Let's just say there are legitimate ways of recycling art, and, yes, newer and younger artists are the likeliest culprits, the same way a new band learns to play instruments and write songs by learning other people's music. Hell, even the Beatles, the ground zero of four-piece rock, started out playing Chuck Berry and Little Richard covers, and these are the guys who a few years on recorded the likes of "Revolution Number Nine." We just hope that an apt little cover band will someday move on to create their own aesthetic space, and we can only hope that these up and coming visual artists will do the same.
For example, I'd like to see Lee McBride's work a few years from now. McBride's "Belong," a length of thick, ribbed white tubing knotted on the floor and hinged with rings of animal fur, deftly combines the organic and the sterile in a way that makes you wince with good-humored discomfort. It's a lovely nightmare of future mutation, and it's also a play on Duchampian absurdity. Art recycling can come from several valid angles: homage, universality (artists will never get away from Death, Rebirth, War...) and, as with McBride, updating another artist's impulse to match today's concerns. Duchamp did funny things with ready-mades and fur and such, and he loved absurdity and played with the relationship between the natural and synthetic world. Fascinating subject matter, and worthy of repeat visits as society cultivates new ways of pitting technology against the organic. That's why McBride's redo works just fine here.
The inherent danger of recycling is that, despite its earnestness, it often fails to add anything new to a well-worn concept, or even aims lower than the original. Expo artist Paul Abbott overlaps photographs to create an imagescape, just like David Hockney's famous photo collages, but Abbott's is smaller, flatter, and far less ambitious. Besides, even Hockney was being tedious when he did it, since he was only ripping off earlier Nauman.
Like most contemporary art pioneers, Nauman's influence comes up plenty. Video and film, painting, sculpture, installation, performance...the man has covered the spectrum of media and concepts with the ferocious abandon of a brilliant soul on steroids, so Lawrence's aforementioned neon welcomer should come as no surprise. (Even North Texas' favorite upstart, Erick Swenson, who creates creepy-fantastic creatures from taxidermy models, owes a nod to Nauman's ethereal animal pyramids and carousels. Then again, who's counting?)

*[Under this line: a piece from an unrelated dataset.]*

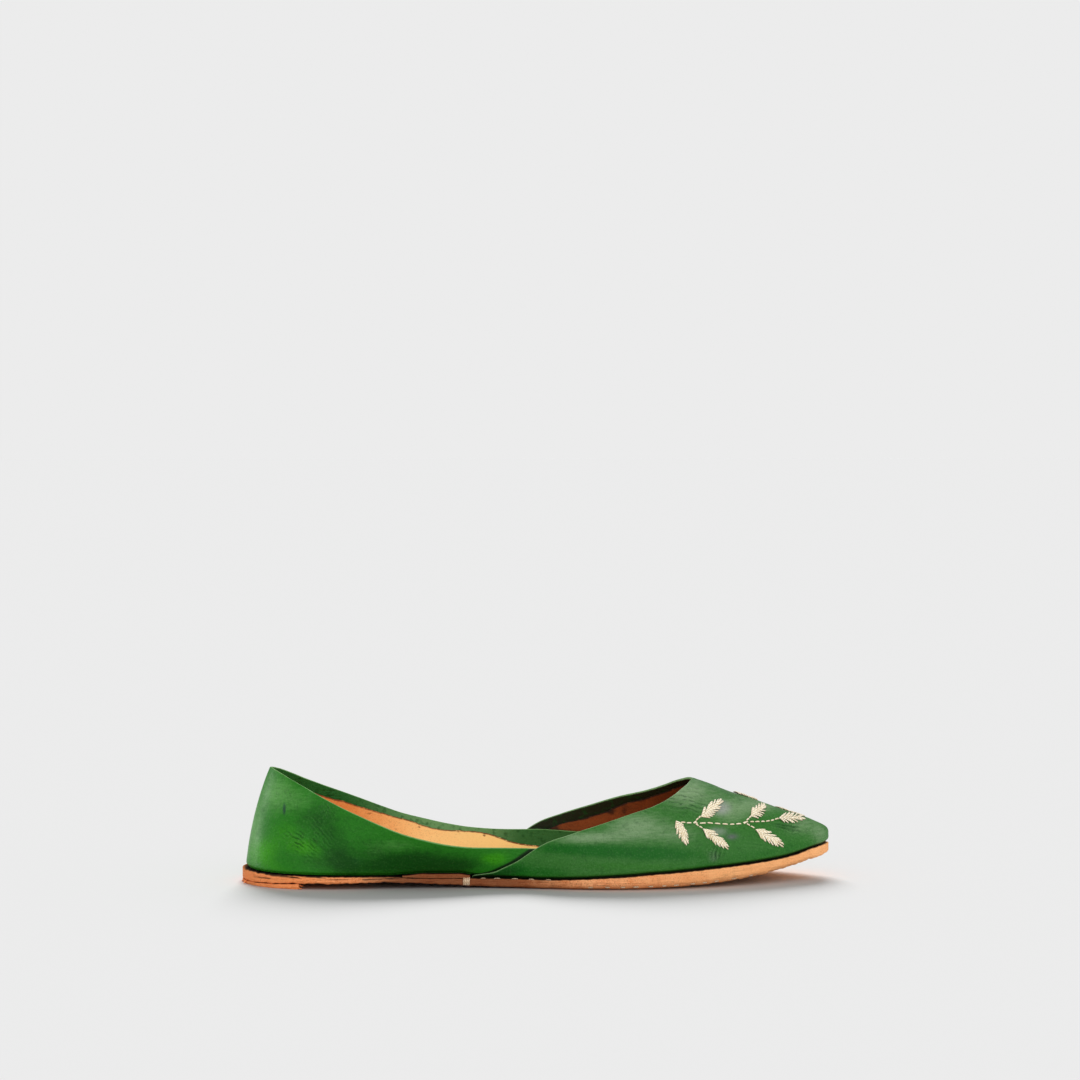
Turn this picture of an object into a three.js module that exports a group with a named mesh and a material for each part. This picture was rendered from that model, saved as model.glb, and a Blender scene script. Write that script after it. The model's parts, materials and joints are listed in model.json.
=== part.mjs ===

No artist, not even proven, working greats such as Sigmar Polke, can sidestep all influence. I spotted plenty of Rauschenberg leanings in his last show. Thus, we can cut Expo newcomer Lily Hanson some slack for her glossy little wall reliefs; the glaze on wood and the tiny fabric pouches that protrude from their surfaces may recall elements of Jasper Johns, or Louise Bourgeois, or even the early, wet-hot Matthew Barney sculptures. In the end, Hanson's work is a deft amalgam of all of these, while defying any one-way, blaring comparison.
To their credit, a few Expo artists have managed to forge unproven territory with daring and mixed results. Nancy Mladenoff is on to something as she stencils dark enamel paint images of plants and insects onto tacky polyester upholstery fabric (schizoid home-ec art, really); Brenda Shook paints her affectionate "Dad on Swing" with a novel kind of chunky, honest perspective; and Catherine Chauvin hits on the truly hypnotic with her starry-sky print, "Life in the Time of Meteors." After all, big-city art hubs like New York and London don't have the monopoly on originality.
Actually, I'm back for a holiday visit since moving to London nearly a year ago, and after several saturated art seasons there, I was curious to return to the local art scene. I hate it when people go away from their home ground and come back straining under the quasi-emotional weight of their own profundity and sophistication, as in: "I've seen things you wouldn't understand."
Dallas isn't exactly a backwater, but more often than not, the high-stakes art openings I attend in London yield some truly startling and inventive work: Tracey Emin, Damien Hirst, Gillian Wearing--it's difficult to trace their conceptual lines back to any one artist or era. Perhaps that's why they're getting richer and more famous by the minute. Expo artists, take note.
However, my own impending sense of pretentious discovery in London was squelched early on, when I laid eyes on an installation by London's own grande dame of thoughtful-cum-significant sculpture, Rachel Whiteread. Her luminous resin casts of the negative spaces underneath chairs, titled "One Hundred Spaces," is one that helped catapult her to fame in the mid-'90s, and though it glows and hums with massive import, it also smells of recycling. I can't speak for the rest of London, but for me it recalls a not-as-famous concrete cast of the space underneath a chair, circa 1966, titled "A Cast of the Space Under My Chair." By none other than Bruce Nauman.